▶ The problem
Copy every line of the records below that holds the word "where".

▶ Listing
▬▬▬▬▬▬

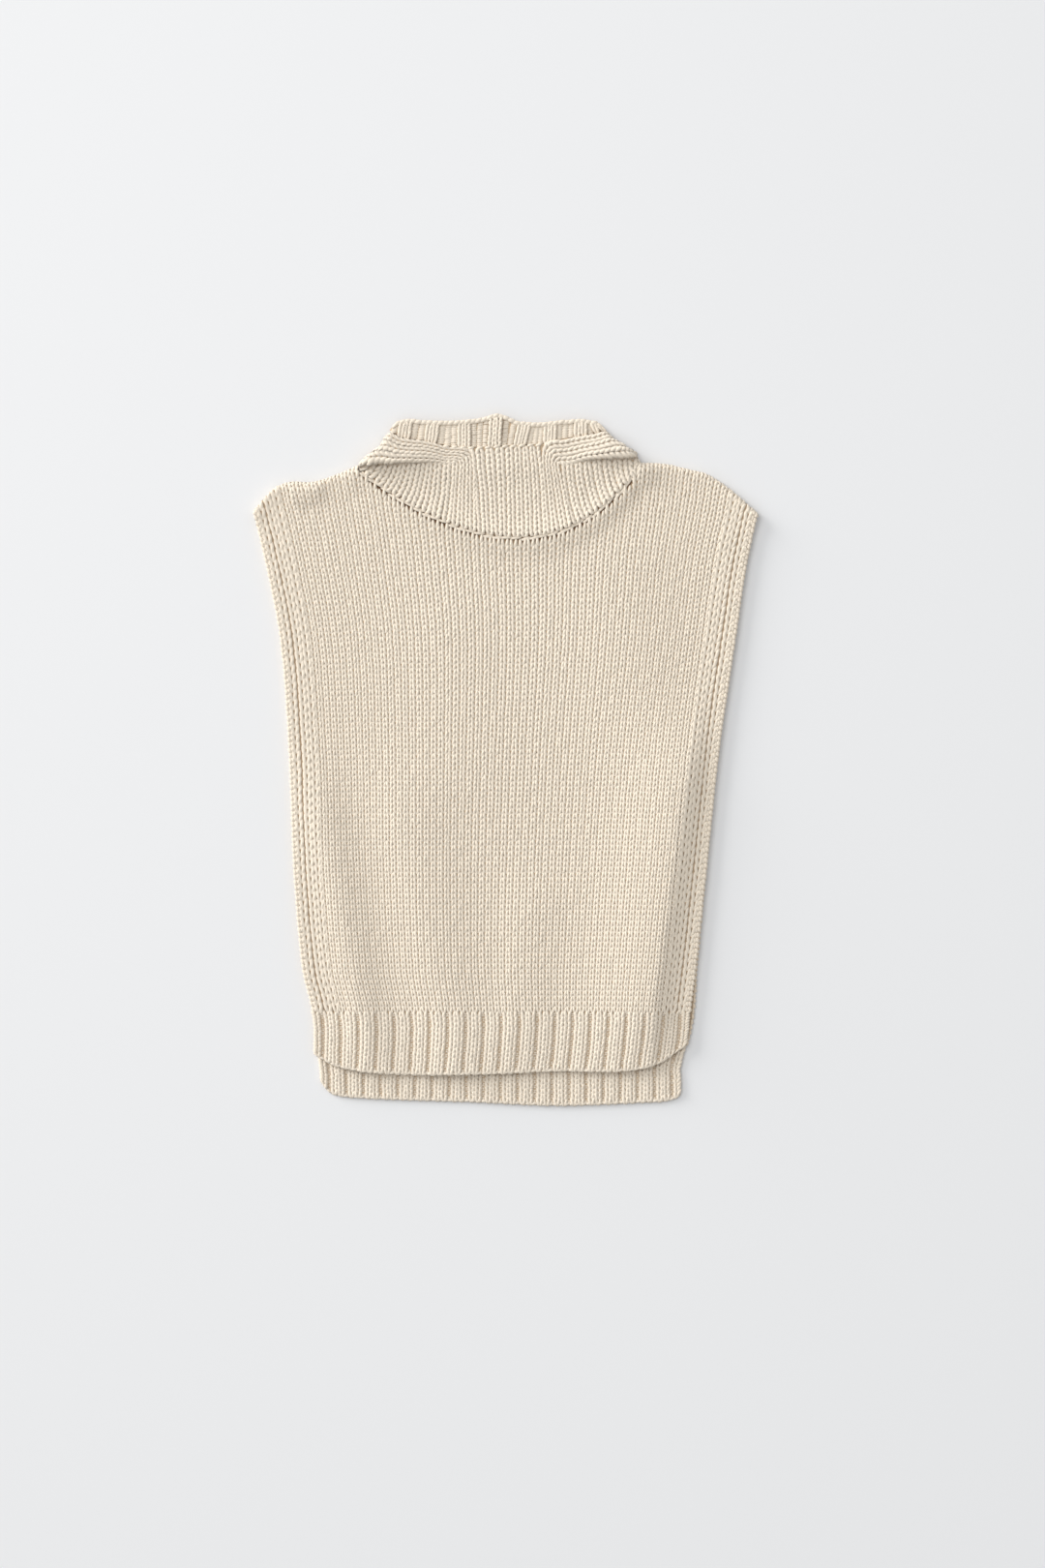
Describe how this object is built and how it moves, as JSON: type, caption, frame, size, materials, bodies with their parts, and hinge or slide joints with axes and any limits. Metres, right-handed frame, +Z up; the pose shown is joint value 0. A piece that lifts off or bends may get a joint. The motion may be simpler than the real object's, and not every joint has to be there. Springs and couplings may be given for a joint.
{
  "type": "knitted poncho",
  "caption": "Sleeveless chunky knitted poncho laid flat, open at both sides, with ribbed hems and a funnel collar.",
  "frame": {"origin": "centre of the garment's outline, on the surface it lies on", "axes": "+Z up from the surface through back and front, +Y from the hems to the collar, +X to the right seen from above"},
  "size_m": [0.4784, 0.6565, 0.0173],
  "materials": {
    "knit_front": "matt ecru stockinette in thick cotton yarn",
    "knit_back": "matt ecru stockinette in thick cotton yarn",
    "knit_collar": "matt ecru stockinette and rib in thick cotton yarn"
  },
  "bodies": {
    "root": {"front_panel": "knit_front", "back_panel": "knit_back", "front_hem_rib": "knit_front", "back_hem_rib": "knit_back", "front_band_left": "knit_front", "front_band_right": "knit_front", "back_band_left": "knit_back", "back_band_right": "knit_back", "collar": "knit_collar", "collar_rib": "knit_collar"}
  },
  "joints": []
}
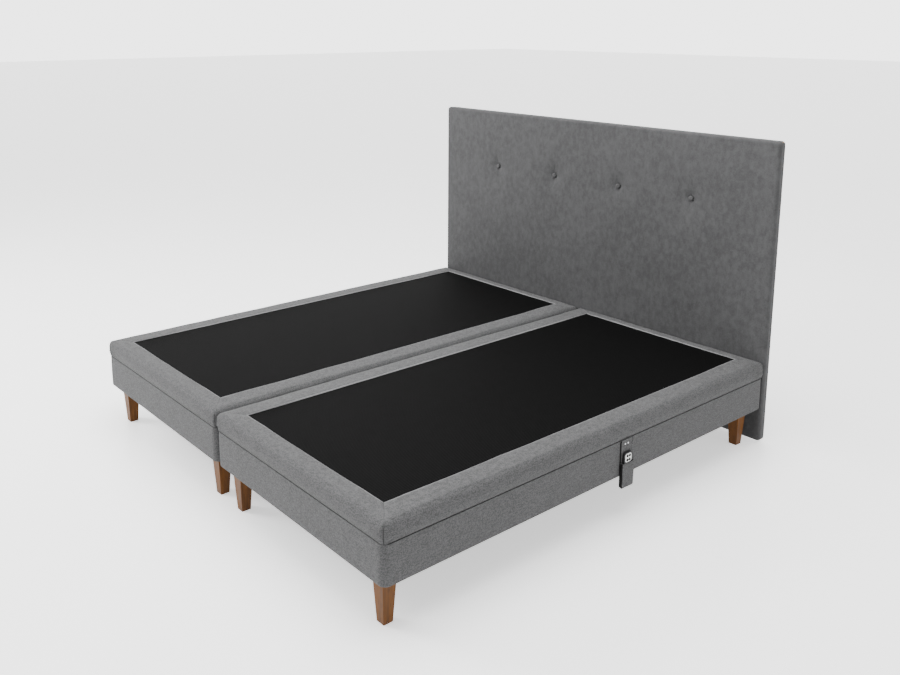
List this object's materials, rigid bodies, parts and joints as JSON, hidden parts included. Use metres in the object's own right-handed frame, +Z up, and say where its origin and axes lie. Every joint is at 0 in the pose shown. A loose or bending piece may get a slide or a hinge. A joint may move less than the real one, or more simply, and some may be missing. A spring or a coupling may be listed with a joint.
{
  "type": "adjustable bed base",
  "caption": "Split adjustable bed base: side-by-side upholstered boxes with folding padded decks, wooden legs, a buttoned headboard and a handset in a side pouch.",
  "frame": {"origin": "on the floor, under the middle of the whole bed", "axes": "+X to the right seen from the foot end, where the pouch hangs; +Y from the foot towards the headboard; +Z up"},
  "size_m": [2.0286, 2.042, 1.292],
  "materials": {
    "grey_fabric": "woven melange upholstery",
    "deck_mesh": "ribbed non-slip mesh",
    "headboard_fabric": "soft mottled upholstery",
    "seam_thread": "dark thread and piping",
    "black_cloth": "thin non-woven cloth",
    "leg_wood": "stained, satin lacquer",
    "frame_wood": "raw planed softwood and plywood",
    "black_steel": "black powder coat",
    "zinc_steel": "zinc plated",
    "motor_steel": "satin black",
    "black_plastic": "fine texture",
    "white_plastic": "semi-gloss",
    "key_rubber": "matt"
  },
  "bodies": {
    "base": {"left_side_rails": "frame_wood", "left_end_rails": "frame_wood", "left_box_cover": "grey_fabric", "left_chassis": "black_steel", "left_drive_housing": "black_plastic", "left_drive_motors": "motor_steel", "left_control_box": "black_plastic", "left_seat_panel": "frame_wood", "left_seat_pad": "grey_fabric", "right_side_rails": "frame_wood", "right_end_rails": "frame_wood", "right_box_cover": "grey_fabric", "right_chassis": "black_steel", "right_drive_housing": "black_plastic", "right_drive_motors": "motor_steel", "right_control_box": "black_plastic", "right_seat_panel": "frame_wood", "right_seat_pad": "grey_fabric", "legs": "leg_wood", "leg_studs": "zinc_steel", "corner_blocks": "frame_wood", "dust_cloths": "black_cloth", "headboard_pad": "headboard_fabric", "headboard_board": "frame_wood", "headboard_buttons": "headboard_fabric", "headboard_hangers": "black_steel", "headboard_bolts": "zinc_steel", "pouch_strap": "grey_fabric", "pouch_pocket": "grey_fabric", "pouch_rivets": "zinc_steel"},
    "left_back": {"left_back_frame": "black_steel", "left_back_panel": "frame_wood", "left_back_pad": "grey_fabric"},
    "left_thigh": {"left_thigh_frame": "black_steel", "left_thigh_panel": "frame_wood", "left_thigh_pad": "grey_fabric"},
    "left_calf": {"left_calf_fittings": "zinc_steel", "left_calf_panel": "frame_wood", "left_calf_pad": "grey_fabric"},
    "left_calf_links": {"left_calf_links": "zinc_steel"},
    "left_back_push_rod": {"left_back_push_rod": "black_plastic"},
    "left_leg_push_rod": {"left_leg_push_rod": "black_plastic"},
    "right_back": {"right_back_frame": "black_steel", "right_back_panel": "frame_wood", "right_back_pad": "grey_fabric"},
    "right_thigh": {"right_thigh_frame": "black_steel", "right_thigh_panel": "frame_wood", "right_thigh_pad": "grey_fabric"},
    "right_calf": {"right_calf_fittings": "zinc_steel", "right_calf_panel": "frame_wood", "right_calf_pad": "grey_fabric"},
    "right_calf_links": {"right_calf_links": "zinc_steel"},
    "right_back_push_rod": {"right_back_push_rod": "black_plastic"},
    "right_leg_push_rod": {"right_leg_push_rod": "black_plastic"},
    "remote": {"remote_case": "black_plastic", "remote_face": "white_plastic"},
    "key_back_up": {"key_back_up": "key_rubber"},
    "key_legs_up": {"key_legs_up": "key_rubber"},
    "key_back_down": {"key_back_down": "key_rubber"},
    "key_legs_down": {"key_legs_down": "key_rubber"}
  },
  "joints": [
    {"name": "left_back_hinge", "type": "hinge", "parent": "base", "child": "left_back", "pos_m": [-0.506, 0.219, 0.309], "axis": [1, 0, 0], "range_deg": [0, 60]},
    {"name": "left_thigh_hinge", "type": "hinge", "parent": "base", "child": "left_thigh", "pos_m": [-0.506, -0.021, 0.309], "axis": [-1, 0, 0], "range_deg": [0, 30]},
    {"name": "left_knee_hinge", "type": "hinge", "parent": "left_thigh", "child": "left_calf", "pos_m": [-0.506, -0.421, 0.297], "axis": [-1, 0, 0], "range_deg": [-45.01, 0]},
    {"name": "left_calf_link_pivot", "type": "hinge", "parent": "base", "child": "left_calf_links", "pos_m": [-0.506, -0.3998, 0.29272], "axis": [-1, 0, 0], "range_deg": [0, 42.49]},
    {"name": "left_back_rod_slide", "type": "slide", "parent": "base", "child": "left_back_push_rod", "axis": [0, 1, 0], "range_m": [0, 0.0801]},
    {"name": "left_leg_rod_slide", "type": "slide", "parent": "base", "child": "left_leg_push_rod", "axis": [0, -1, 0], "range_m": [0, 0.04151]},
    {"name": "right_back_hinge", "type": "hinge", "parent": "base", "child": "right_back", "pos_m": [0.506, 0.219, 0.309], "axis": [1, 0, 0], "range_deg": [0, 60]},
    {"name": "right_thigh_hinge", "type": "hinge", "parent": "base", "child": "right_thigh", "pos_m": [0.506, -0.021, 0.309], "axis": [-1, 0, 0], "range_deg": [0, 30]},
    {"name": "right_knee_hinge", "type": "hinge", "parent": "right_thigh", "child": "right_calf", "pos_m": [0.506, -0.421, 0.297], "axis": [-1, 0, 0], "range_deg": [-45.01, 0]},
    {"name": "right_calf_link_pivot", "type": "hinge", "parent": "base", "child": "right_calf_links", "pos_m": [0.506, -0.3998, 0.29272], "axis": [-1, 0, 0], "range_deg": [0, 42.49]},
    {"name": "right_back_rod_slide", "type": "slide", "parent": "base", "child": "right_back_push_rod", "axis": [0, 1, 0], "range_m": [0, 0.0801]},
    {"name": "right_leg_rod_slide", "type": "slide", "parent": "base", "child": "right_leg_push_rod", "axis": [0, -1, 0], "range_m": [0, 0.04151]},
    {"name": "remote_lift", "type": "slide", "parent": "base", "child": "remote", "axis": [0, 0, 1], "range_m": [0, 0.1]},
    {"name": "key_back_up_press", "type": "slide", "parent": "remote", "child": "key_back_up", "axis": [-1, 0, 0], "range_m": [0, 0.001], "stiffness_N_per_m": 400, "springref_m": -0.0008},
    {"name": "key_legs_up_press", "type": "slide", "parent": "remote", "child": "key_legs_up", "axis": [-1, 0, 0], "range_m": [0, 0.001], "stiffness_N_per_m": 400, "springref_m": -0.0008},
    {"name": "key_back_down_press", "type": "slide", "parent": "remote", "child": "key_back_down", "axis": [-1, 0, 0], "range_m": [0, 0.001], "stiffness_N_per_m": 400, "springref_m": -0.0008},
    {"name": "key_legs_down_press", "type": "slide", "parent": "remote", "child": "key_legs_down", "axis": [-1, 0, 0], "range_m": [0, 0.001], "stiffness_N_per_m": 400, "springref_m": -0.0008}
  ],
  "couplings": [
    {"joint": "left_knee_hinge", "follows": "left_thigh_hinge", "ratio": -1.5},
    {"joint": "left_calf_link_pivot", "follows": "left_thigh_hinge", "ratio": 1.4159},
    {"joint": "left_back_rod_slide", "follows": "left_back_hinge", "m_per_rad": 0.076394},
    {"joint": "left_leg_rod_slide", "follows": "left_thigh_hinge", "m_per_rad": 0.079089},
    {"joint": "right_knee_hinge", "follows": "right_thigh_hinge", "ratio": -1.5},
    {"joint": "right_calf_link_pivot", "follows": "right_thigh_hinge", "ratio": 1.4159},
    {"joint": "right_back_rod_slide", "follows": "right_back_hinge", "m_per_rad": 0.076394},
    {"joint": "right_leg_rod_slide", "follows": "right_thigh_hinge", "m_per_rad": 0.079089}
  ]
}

▬▬▬▬▬▬

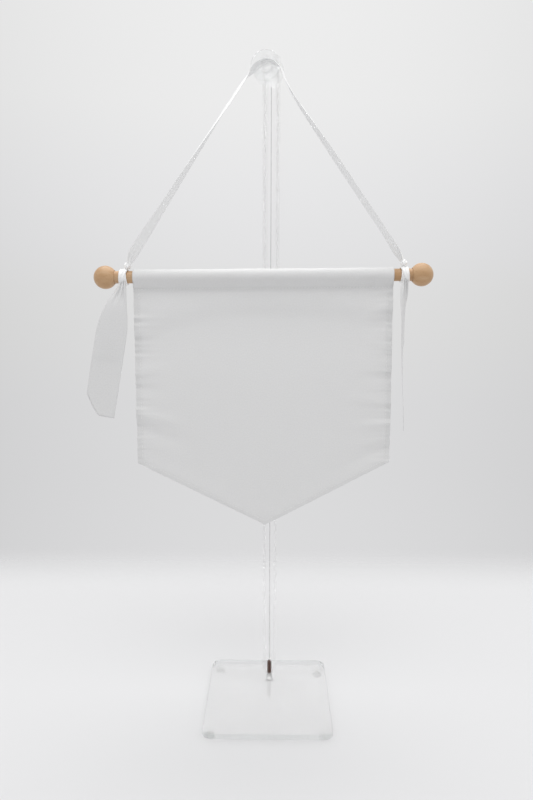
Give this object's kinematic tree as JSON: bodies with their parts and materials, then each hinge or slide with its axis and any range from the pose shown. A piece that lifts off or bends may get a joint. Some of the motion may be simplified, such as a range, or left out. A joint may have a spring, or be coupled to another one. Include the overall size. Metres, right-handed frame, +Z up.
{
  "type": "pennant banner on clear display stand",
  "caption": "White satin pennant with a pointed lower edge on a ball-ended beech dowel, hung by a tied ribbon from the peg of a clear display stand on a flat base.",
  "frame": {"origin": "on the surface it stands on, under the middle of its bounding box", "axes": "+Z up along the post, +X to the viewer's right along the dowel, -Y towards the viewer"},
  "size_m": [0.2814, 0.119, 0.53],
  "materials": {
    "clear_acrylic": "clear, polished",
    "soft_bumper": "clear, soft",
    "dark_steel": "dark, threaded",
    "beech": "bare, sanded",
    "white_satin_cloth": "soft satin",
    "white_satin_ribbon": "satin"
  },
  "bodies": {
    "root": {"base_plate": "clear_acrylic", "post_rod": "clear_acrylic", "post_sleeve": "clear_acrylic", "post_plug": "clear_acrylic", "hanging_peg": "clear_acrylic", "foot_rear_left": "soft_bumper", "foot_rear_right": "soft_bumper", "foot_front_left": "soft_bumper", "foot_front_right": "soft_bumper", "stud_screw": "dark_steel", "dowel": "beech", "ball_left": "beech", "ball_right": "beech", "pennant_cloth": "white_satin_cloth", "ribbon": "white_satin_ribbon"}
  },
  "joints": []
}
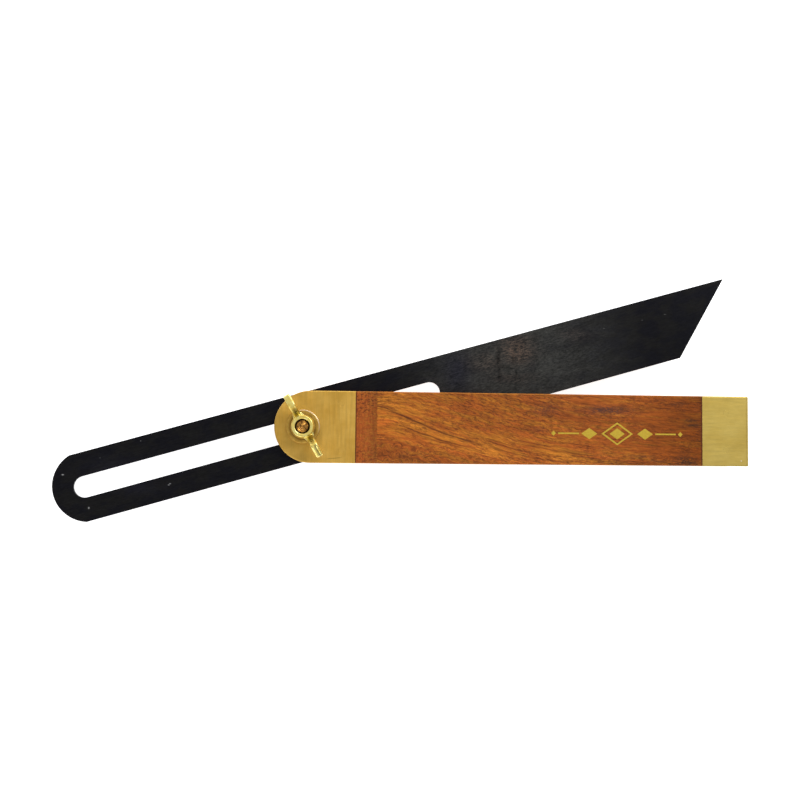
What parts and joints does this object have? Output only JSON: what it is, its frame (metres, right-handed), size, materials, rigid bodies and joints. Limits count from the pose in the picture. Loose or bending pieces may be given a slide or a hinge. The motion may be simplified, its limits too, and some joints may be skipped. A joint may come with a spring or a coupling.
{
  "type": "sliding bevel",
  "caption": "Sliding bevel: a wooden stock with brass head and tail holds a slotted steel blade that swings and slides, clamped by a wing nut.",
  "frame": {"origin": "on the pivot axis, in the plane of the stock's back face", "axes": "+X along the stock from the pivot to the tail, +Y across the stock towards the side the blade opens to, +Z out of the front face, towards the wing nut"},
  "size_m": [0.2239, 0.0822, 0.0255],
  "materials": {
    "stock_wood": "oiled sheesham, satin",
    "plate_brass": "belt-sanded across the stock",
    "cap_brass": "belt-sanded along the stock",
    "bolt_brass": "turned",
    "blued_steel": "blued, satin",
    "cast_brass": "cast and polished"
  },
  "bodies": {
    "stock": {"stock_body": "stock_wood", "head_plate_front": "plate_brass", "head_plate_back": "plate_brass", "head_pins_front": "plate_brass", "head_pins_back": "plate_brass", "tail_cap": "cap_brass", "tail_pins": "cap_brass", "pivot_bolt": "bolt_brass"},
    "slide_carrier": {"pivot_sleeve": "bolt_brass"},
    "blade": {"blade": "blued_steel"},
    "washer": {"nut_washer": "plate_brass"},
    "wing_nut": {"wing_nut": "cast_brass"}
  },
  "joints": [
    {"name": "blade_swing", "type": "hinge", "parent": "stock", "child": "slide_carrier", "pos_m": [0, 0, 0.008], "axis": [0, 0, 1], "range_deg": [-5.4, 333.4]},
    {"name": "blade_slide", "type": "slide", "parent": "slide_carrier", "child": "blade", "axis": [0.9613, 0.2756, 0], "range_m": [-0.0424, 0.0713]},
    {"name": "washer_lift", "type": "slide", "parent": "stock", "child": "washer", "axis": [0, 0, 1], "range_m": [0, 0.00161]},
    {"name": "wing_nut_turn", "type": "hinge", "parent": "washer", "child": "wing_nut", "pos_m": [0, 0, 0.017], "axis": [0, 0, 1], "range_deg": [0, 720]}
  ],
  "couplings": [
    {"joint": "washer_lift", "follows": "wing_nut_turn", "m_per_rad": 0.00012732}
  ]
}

▬▬▬▬▬▬

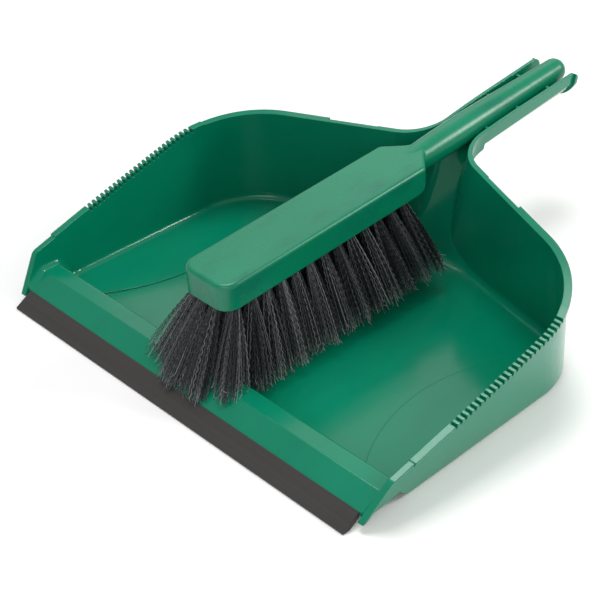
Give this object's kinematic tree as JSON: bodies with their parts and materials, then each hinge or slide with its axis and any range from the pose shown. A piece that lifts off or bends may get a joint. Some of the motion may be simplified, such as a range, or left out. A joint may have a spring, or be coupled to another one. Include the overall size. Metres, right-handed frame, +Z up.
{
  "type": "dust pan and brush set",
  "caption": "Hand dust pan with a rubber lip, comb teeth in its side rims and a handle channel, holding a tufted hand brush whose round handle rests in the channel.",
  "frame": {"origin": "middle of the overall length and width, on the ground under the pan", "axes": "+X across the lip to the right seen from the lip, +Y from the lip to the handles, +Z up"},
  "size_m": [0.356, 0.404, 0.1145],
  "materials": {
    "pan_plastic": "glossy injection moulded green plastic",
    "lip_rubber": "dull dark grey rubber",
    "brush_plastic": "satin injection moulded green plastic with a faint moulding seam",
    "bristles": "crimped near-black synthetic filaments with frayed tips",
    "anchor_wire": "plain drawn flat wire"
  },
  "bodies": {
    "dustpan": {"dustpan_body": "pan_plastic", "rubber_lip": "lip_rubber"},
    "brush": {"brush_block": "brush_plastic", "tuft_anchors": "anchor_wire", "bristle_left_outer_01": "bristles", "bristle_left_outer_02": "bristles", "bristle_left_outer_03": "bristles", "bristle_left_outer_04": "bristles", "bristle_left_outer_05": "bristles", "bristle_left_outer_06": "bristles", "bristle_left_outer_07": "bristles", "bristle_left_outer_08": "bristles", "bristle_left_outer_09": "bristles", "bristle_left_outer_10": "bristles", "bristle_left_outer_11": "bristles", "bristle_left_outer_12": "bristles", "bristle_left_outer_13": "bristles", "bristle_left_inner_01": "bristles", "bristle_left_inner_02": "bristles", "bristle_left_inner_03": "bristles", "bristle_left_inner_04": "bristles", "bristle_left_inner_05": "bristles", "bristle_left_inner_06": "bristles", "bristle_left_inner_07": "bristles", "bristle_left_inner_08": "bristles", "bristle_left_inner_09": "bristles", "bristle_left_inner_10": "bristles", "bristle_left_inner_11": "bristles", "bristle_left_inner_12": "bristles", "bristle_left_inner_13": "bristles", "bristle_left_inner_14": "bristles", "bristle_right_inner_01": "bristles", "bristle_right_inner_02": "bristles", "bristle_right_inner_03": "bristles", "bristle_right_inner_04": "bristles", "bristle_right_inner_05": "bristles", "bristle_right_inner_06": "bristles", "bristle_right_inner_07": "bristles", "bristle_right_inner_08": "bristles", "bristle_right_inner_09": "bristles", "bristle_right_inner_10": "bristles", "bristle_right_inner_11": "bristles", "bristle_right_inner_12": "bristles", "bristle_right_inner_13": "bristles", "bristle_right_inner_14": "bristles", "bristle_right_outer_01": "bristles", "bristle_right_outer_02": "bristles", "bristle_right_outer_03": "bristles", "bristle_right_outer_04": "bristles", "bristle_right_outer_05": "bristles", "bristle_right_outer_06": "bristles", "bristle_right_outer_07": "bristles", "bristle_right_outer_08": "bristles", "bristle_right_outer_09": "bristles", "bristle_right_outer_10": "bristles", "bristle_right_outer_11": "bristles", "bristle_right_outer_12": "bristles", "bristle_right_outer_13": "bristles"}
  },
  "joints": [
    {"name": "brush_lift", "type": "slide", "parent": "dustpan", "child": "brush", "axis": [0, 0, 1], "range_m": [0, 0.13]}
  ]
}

▬▬▬▬▬▬

▶ Expected answer
List this object's materials, rigid bodies, parts and joints as JSON, hidden parts included. Use metres in the object's own right-handed frame, +Z up, and say where its origin and axes lie. Every joint is at 0 in the pose shown. A loose or bending piece may get a slide or a hinge. A joint may move less than the real one, or more simply, and some may be missing. A spring or a coupling may be listed with a joint.
  "frame": {"origin": "on the floor, under the middle of the whole bed", "axes": "+X to the right seen from the foot end, where the pouch hangs; +Y from the foot towards the headboard; +Z up"},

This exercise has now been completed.